Anxious Canadians await federal COVID-19 help as cases rise, rules tighten
Hundreds of new cases were reported, with a total of 30 now dead nationally
TORONTO — Canadians struggling to make ends meet amid the COVID-19 pandemic waited anxiously for promised federal help on March 25 as the countrywide case toll soared through the 3,000 mark and authorities began going after people violating public health orders.
Hundreds of new cases were reported, with a total of 30 now dead nationally. Quebec alone had 326 new cases and two more deaths, while Ontario reported 100 more cases — its largest single-day jump.
To combat the spread, Deputy Prime Minister Chrystia Freeland announced that everyone arriving in Canada will have to be quarantined for 14 days or face arrest and fines.
“This is about taking very practical steps to protect the health and safety of Canadians,” Freeland said.
Other jurisdictions have also been clamping down.
In Newfoundland, a 53-year-old woman was arrested this week in Corner Brook for allegedly violating provincial public health orders to self-isolate. She faces a fine of up to $2,500 or a jail sentence of up to six months.

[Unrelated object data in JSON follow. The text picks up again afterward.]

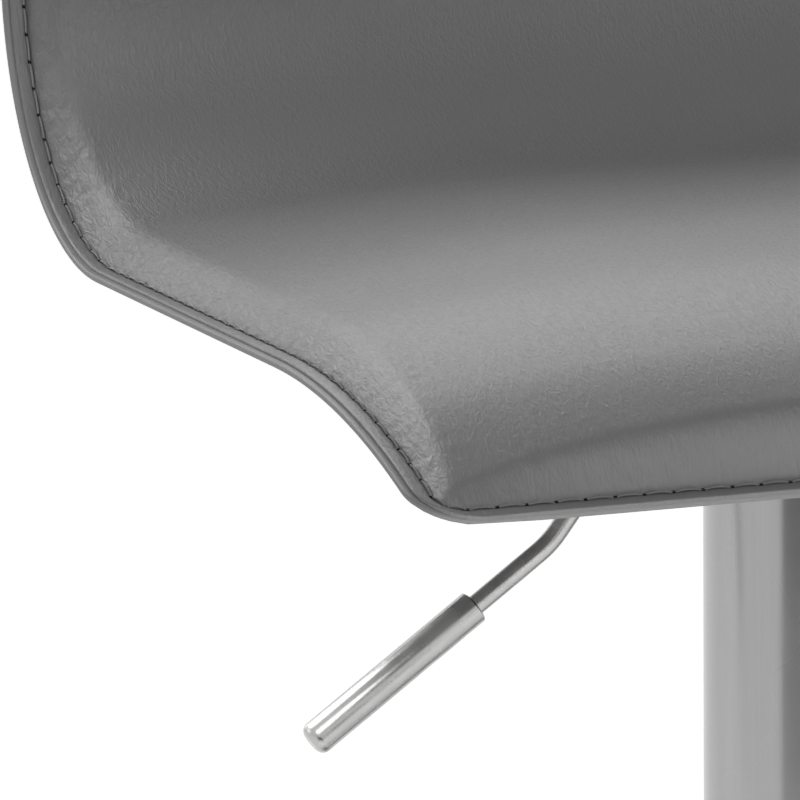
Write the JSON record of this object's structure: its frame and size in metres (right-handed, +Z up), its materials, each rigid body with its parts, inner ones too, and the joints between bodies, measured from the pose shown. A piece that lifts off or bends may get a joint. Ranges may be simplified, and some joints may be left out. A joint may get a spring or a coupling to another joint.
{
  "type": "gas lift swivel stool",
  "caption": "Height-adjustable swivel stool with an upholstered wave-shaped seat and low curled back, release lever, brushed column with cover tube, footrest loop and round trumpet base.",
  "frame": {"origin": "on the floor, on the column's axis", "axes": "+Z up along the column; the sitter faces -Y; the release lever is on -X, at the sitter's right"},
  "size_m": [0.392, 0.3962, 0.714],
  "materials": {
    "upholstery": "satin",
    "underside_cloth": "matte",
    "foam": "matte",
    "plywood": "matte",
    "zinc_fasteners": "satin",
    "black_steel": "satin",
    "bright_steel": "satin",
    "handle_steel": "satin",
    "button_plastic": "satin",
    "cylinder_paint": "satin",
    "valve_alloy": "satin",
    "black_plastic": "satin",
    "nylon": "matte",
    "brushed_steel": "satin",
    "rubber": "matte"
  },
  "bodies": {
    "stand": {"column_tube": "brushed_steel", "guide_sleeve": "nylon", "lower_race": "bright_steel", "bearing_balls": "bright_steel", "clip_washer": "bright_steel", "base_dome": "brushed_steel", "base_socket": "black_steel", "ballast_plate": "black_steel", "ballast_bolts": "zinc_fasteners", "ballast_nuts": "zinc_fasteners", "floor_ring": "rubber", "trim_ring": "black_plastic", "footrest_bar": "brushed_steel", "footrest_collar": "brushed_steel", "collar_screws": "zinc_fasteners"},
    "piston": {"piston_rod": "bright_steel", "upper_race": "bright_steel", "lift_bumper": "rubber", "piston_head": "valve_alloy", "piston_seal": "rubber", "rod_clip": "bright_steel"},
    "seat": {"top_cover": "upholstery", "foam_pad": "foam", "edge_hem": "upholstery", "underside_cover": "underside_cloth", "seat_shell": "plywood", "mounting_board": "plywood", "board_screws": "zinc_fasteners", "threaded_inserts": "zinc_fasteners", "seat_bolts": "zinc_fasteners", "seat_plate": "black_steel", "taper_hub": "black_steel", "lever_bracket": "black_steel", "lever_pivot": "bright_steel", "gas_cylinder": "cylinder_paint", "valve_block": "valve_alloy", "rod_gland": "black_plastic", "cover_collar": "black_plastic", "cover_tube": "brushed_steel", "slide_ring": "black_plastic"},
    "lever": {"lever_rod": "bright_steel", "lever_sleeve": "handle_steel"},
    "button": {"release_button": "button_plastic"}
  },
  "joints": [
    {"name": "seat_swivel", "type": "hinge", "parent": "stand", "child": "piston", "pos_m": [0, 0, 0.05], "axis": [0, 0, 1], "continuous": true},
    {"name": "height_lift", "type": "slide", "parent": "piston", "child": "seat", "axis": [0, 0, 1], "range_m": [0, 0.21]},
    {"name": "lever_lift", "type": "hinge", "parent": "seat", "child": "lever", "pos_m": [-0.03, 0, 0.546], "axis": [0, 1, 0], "range_deg": [0, 6], "stiffness_Nm_per_rad": 1, "springref_deg": -5.73},
    {"name": "button_press", "type": "slide", "parent": "seat", "child": "button", "axis": [0, 0, -1], "range_m": [0, 0.0033]}
  ],
  "couplings": [
    {"joint": "button_press", "follows": "lever_lift", "m_per_rad": 0.03}
  ]
}
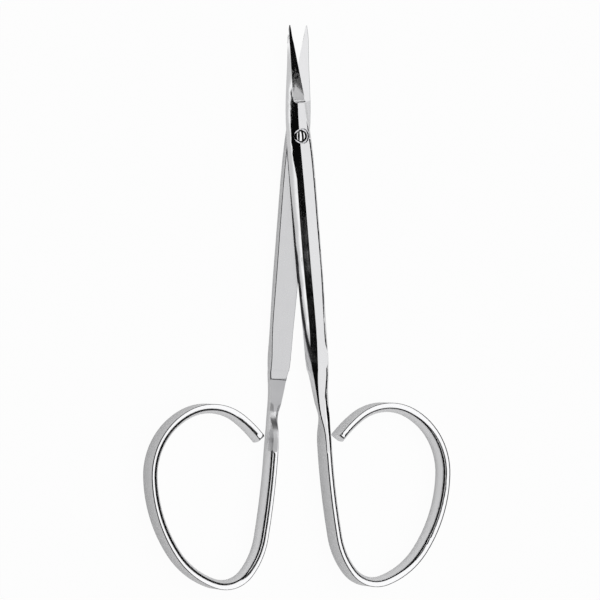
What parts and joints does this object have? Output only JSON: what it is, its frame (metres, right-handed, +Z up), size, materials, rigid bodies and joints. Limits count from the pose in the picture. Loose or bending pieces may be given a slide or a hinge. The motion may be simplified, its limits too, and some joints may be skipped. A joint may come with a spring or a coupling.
{
  "type": "iris scissors",
  "caption": "Small surgical scissors with straight pointed blades, facetted shanks, a slotted pivot screw and finger rings bent from flat ribbon.",
  "frame": {"origin": "centre of the bounding box, at its underside: the scissors lie on the rear half's outer flat and the rings' edges", "axes": "+Y along the scissors towards the tips, +X to the front half's ring, +Z up along the pivot from the rear half to the front half"},
  "size_m": [0.0606, 0.106, 0.0049],
  "materials": {
    "front_steel": "polished flanks and ribbon, satin flats",
    "rear_steel": "polished flanks and ribbon, satin flats",
    "screw_steel": "polished"
  },
  "bodies": {
    "rear": {"rear_half": "rear_steel", "pivot_screw": "screw_steel"},
    "front": {"front_half": "front_steel"}
  },
  "joints": [
    {"name": "blade_pivot", "type": "hinge", "parent": "rear", "child": "front", "pos_m": [0, 0.03205, 0.00245], "axis": [0, 0, 1], "range_deg": [-8.6, 51.4]}
  ]
}
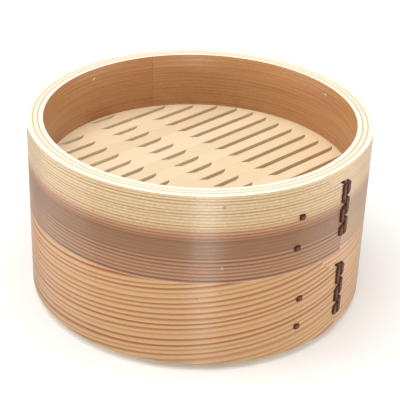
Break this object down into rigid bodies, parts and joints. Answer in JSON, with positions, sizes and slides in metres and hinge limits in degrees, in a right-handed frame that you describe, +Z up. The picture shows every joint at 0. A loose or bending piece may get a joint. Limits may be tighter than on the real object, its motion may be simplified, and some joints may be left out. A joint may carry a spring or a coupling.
{
  "type": "steamer basket",
  "caption": "Round stacking steamer basket: laminated wooden hoop tiers with slatted bamboo racks and a foot ring that nests in the mouth of the tier below.",
  "frame": {"origin": "centre of the lower foot ring's bottom face, where the stack stands", "axes": "+Z up along the hoops' axis, -Y the front; the lapped and laced end of each outer hoop is at the front right (+X, -Y)"},
  "size_m": [0.21, 0.21, 0.115],
  "materials": {
    "upper_band_wood": "sanded, unfinished",
    "lower_band_wood": "sanded, unfinished",
    "hoop_edge_wood": "sanded, unfinished",
    "inner_wood": "sanded, unfinished",
    "slat_bamboo": "planed, unfinished",
    "bamboo_peg": "cut end grain",
    "cherry_bark": "satin bark"
  },
  "bodies": {
    "lower_tier": {"lower_outer_band": "lower_band_wood", "lower_middle_ring": "hoop_edge_wood", "lower_inner_ring": "inner_wood", "lower_support_ring": "inner_wood", "lower_foot_ring": "inner_wood", "lower_slat_01": "slat_bamboo", "lower_slat_02": "slat_bamboo", "lower_slat_03": "slat_bamboo", "lower_slat_04": "slat_bamboo", "lower_slat_05": "slat_bamboo", "lower_slat_06": "slat_bamboo", "lower_slat_07": "slat_bamboo", "lower_slat_08": "slat_bamboo", "lower_slat_09": "slat_bamboo", "lower_slat_10": "slat_bamboo", "lower_slat_11": "slat_bamboo", "lower_slat_12": "slat_bamboo", "lower_slat_13": "slat_bamboo", "lower_slat_14": "slat_bamboo", "lower_slat_15": "slat_bamboo", "lower_slat_16": "slat_bamboo", "lower_rack_rod_front": "bamboo_peg", "lower_rack_rod_back": "bamboo_peg", "lower_band_lacing": "cherry_bark", "lower_band_tacks": "cherry_bark", "lower_rim_pegs": "bamboo_peg", "lower_base_pegs": "bamboo_peg"},
    "upper_tier": {"upper_outer_band": "upper_band_wood", "upper_middle_ring": "hoop_edge_wood", "upper_inner_ring": "inner_wood", "upper_support_ring": "inner_wood", "upper_foot_ring": "inner_wood", "upper_slat_01": "slat_bamboo", "upper_slat_02": "slat_bamboo", "upper_slat_03": "slat_bamboo", "upper_slat_04": "slat_bamboo", "upper_slat_05": "slat_bamboo", "upper_slat_06": "slat_bamboo", "upper_slat_07": "slat_bamboo", "upper_slat_08": "slat_bamboo", "upper_slat_09": "slat_bamboo", "upper_slat_10": "slat_bamboo", "upper_slat_11": "slat_bamboo", "upper_slat_12": "slat_bamboo", "upper_slat_13": "slat_bamboo", "upper_slat_14": "slat_bamboo", "upper_slat_15": "slat_bamboo", "upper_slat_16": "slat_bamboo", "upper_rack_rod_front": "bamboo_peg", "upper_rack_rod_back": "bamboo_peg", "upper_band_lacing": "cherry_bark", "upper_band_tacks": "cherry_bark", "upper_rim_pegs": "bamboo_peg", "upper_base_pegs": "bamboo_peg"}
  },
  "joints": [
    {"name": "upper_tier_lift", "type": "slide", "parent": "lower_tier", "child": "upper_tier", "axis": [0, 0, 1], "range_m": [0, 0.08]}
  ]
}
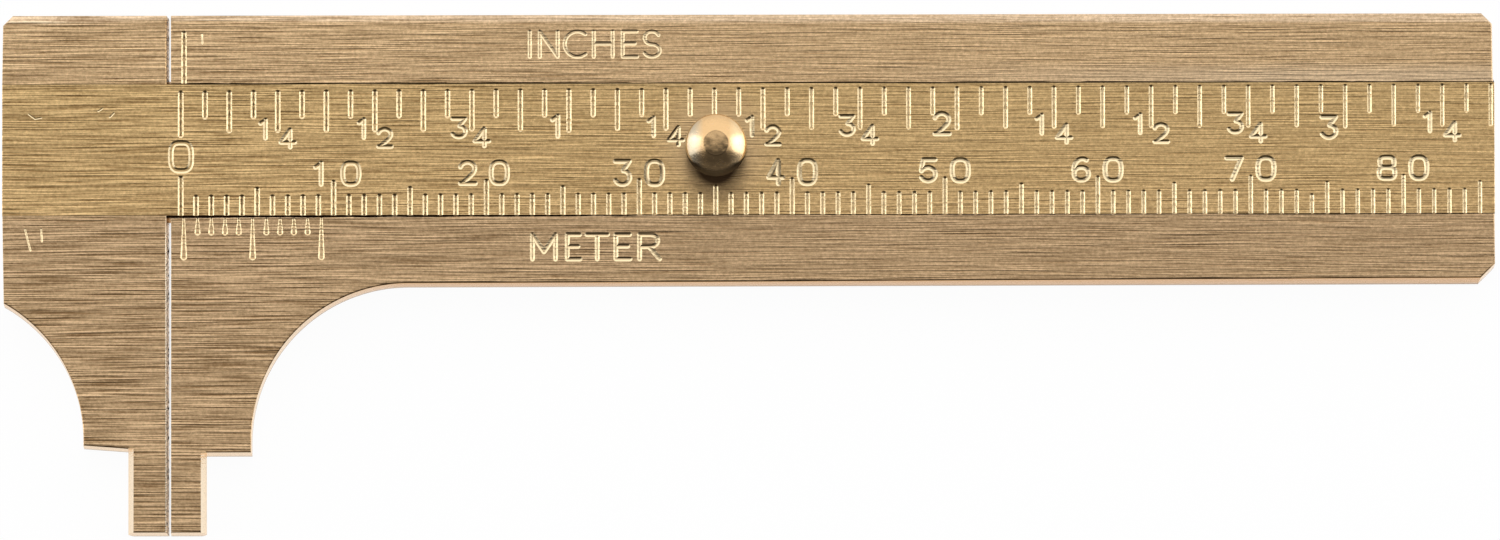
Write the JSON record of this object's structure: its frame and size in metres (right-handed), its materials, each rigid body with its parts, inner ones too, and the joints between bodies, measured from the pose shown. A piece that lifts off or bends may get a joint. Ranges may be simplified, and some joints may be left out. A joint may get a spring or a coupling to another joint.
{
  "type": "sliding vernier caliper",
  "caption": "Small brass sliding caliper: a dovetail scale bar with a moving jaw and thumb knob runs in a flat frame that carries the fixed jaw and vernier.",
  "frame": {"origin": "middle of the whole outline at rest, on the surface that the caliper lies on with its marked face up", "axes": "+X along the beam away from the jaws, +Y away from the jaw tips, +Z out of the marked face"},
  "size_m": [0.0976, 0.034, 0.0074],
  "materials": {
    "frame_brass": "long brushed grain, slightly dulled",
    "bar_brass": "long brushed grain, a little yellower than the frame",
    "knob_brass": "turned and polished",
    "pin_brass": "filed flush",
    "spring_brass": "rolled spring stock"
  },
  "bodies": {
    "frame": {"frame_body": "frame_brass", "friction_spring": "spring_brass"},
    "slide": {"slide_bar": "bar_brass", "slide_head": "frame_brass", "thumb_knob": "knob_brass", "head_pin_upper": "pin_brass", "head_pin_lower": "pin_brass", "stop_pin": "pin_brass"}
  },
  "joints": [
    {"name": "jaw_slide", "type": "slide", "parent": "frame", "child": "slide", "axis": [-1, 0, 0], "range_m": [0, 0.08]}
  ]
}
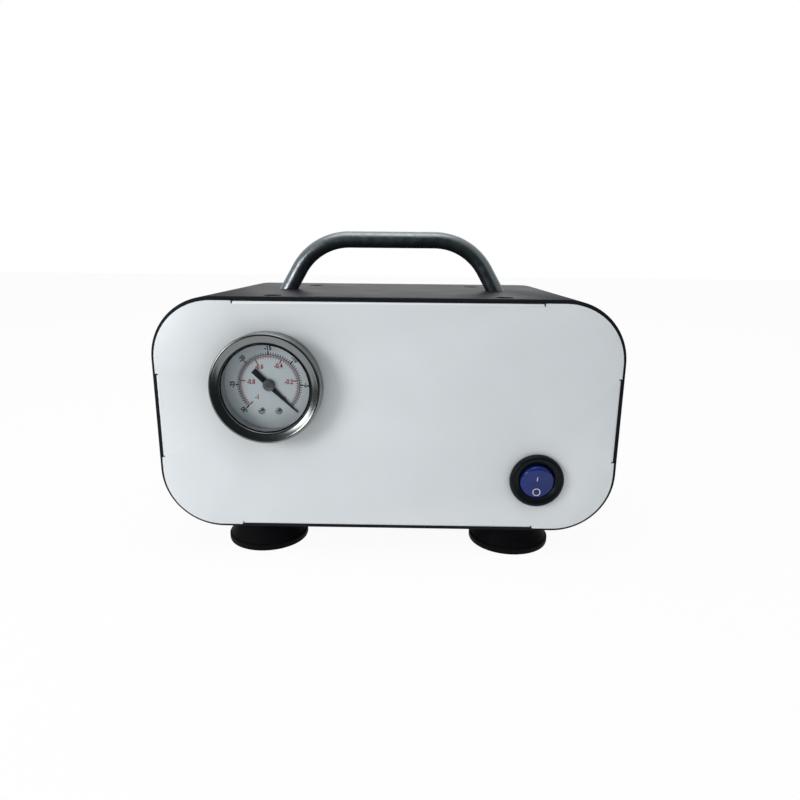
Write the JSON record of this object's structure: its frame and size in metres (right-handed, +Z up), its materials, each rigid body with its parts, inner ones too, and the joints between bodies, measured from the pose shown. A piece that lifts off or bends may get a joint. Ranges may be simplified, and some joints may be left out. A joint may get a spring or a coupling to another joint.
{
  "type": "diaphragm vacuum pump",
  "caption": "Boxed oil-free diaphragm vacuum pump with a front vacuum gauge, round rocker switch, arched carrying handle and rubber feet.",
  "frame": {"origin": "on the surface that the feet stand on, under the middle of the whole pump's outline, port nozzles and gauge ring included", "axes": "+Z up, +X to the right seen from the front, +Y from the front panel to the rear panel"},
  "size_m": [0.195, 0.141, 0.1392],
  "materials": {
    "black_coat": "satin powder coat",
    "white_coat": "semi-gloss white coat",
    "handle_metal": "satin grey bar",
    "steel": "plated steel",
    "polished_steel": "polished stainless ring",
    "rubber": "matte black rubber",
    "hose_rubber": "hose rubber",
    "window_glass": "clear gauge glass",
    "dial_white": "printed white dial",
    "pointer_black": "black pointer",
    "brass": "turned brass",
    "black_plastic": "moulded black plastic",
    "blue_plastic": "deep blue translucent rocker",
    "cast_aluminium": "die-cast aluminium",
    "lamination": "laminated steel",
    "copper": "enamelled copper wire",
    "bronze": "sintered bronze",
    "fuse_glass": "glass fuse",
    "grey_plastic": "grey capacitor case"
  },
  "bodies": {
    "case": {"case_shell": "black_coat", "front_panel": "white_coat", "rear_panel": "white_coat", "handle": "handle_metal", "rubber_feet": "rubber", "base_tray": "steel", "vibration_mounts": "rubber", "gauge_bezel": "polished_steel", "gauge_window": "window_glass", "gauge_can": "steel", "gauge_dial": "dial_white", "gauge_movement": "brass", "gauge_socket": "brass", "gauge_tube": "brass", "gauge_clamp": "steel", "switch_housing": "black_plastic", "switch_terminals": "brass", "inlet_socket": "black_plastic", "inlet_pins": "brass", "suction_fitting": "brass", "exhaust_silencer": "bronze", "port_nuts": "brass", "pump_hoses": "hose_rubber", "gauge_hose": "hose_rubber", "motor_stator": "lamination", "motor_windings": "copper", "main_bearings": "steel", "umbrella_valves": "rubber", "motor_capacitor": "grey_plastic", "left_crankcase": "cast_aluminium", "left_diaphragm": "rubber", "left_valve_plate": "cast_aluminium", "left_head": "cast_aluminium", "right_crankcase": "cast_aluminium", "right_diaphragm": "rubber", "right_valve_plate": "cast_aluminium", "right_head": "cast_aluminium"},
    "rotor": {"motor_shaft": "steel", "rotor_core": "lamination", "left_eccentric": "steel", "right_eccentric": "steel", "cooling_fan": "black_plastic"},
    "left_rod": {"left_rod": "cast_aluminium", "left_rod_bearing": "steel", "left_clamp_disc": "steel"},
    "right_rod": {"right_rod": "cast_aluminium", "right_rod_bearing": "steel", "right_clamp_disc": "steel"},
    "pointer": {"gauge_pointer": "pointer_black"},
    "rocker": {"switch_rocker": "blue_plastic"},
    "drawer": {"fuse_drawer": "black_plastic", "fuse": "fuse_glass"}
  },
  "joints": [
    {"name": "rotor_spin", "type": "hinge", "parent": "case", "child": "rotor", "pos_m": [0, 0.002, 0.054], "axis": [1, 0, 0], "continuous": true},
    {"name": "left_rod_orbit", "type": "hinge", "parent": "rotor", "child": "left_rod", "pos_m": [-0.052, 0.002, 0.0555], "axis": [1, 0, 0], "continuous": true},
    {"name": "right_rod_orbit", "type": "hinge", "parent": "rotor", "child": "right_rod", "pos_m": [0.052, 0.002, 0.0525], "axis": [1, 0, 0], "continuous": true},
    {"name": "pointer_swing", "type": "hinge", "parent": "case", "child": "pointer", "pos_m": [-0.0491, -0.0615, 0.0758], "axis": [0, -1, 0], "range_deg": [0, 270], "stiffness_Nm_per_rad": 0.0002},
    {"name": "rocker_tilt", "type": "hinge", "parent": "case", "child": "rocker", "pos_m": [0.0637, -0.0623, 0.036], "axis": [-1, 0, 0], "range_deg": [0, 16]},
    {"name": "drawer_slide", "type": "slide", "parent": "case", "child": "drawer", "axis": [0, 1, 0], "range_m": [0, 0.018]}
  ],
  "couplings": [
    {"joint": "left_rod_orbit", "follows": "rotor_spin", "ratio": -1},
    {"joint": "right_rod_orbit", "follows": "rotor_spin", "ratio": -1}
  ]
}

Last week, police in Quebec City arrested a woman they say was infected for allegedly defying orders to stay indoors.
With governments implementing stiff restrictions aimed at avoiding crushing an already stressed health-care system, an unprecedented number of Canadians have experienced layoffs and job losses over the past week. Close to one million new applications for employment insurance have been reported.
Financial markets did climb for a second day but remained far from where they were before the virus pushed them over a cliff.
The brutal economic reality was apparent in a new poll: Close to half of those asked reported someone in their house had lost work because of the outbreak. More than half who said they had lost work said their employers were not compensating them and getting employment insurance had proven difficult.
To that end, a $107-billion federal bill, including $52 billion in cash support, passed in the early hours and won Senate approval later March 25. One measure will provide $2,000 per month for four months to workers without income because of the pandemic. The benefit should start flowing on April 6, Finance Minister Bill Morneau said.
Ontario introduced a $17-billion COVID-related package of its own. Measures include a one-time payment for parents of $200 per child 12 years old and under, doubling payments for low-income seniors and suspending student loan payments for six months.
“COVID-19 is an extraordinary threat to the health and economy of Ontario — the greatest we’ve faced in my lifetime — and it demands an extraordinary response,” Ontario Finance Minister Rod Phillips said.
Some provinces have suspended rent hikes and halted evictions due to non-payment of rent. B.C. Premier John Horgan said on March 25 the province would give tenants who can’t pay as much as $500 a month for four months for rent.
The federal government also said it would spend $50 million as part of a United Nations initiative to help the world’s most desperate people fight the pandemic.
“The world is connected,” International Development Minister Karina Gould told The Canadian Press.
Almost 140,000 Canadians have now been tested for COVID-19, said Dr. Howard Njoo, the country’s deputy chief public health officer. Some labs have reported a testing backlog due to diminishing supplies of essential chemicals.
Growing demand on health services prompted Ontario’s nurses to call for more medical equipment to deal with COVID-19.
“Health organizations, across all sectors, are reporting shortages of personal protective equipment,” the Registered Nurses Association of Ontario said in a statement. “The available ventilators, required to save lives during the pandemic — including the 300 additional ones Ontario has ordered — vastly underestimate the real need under a worst-case scenario.”
Experts say the virus causes mild flu-like symptoms in most people but can lead to life-threatening pneumonia in others: particularly the elderly and those with compromised immune systems or underlying conditions. Authorities say the best defences include frequent hand-washing and “social distancing” — avoiding contact with others.
To that end, provincial and local governments have taken increasingly urgent steps to force people to stay home. Many non-essential businesses have shut down and much of normal daily life has ground to a halt.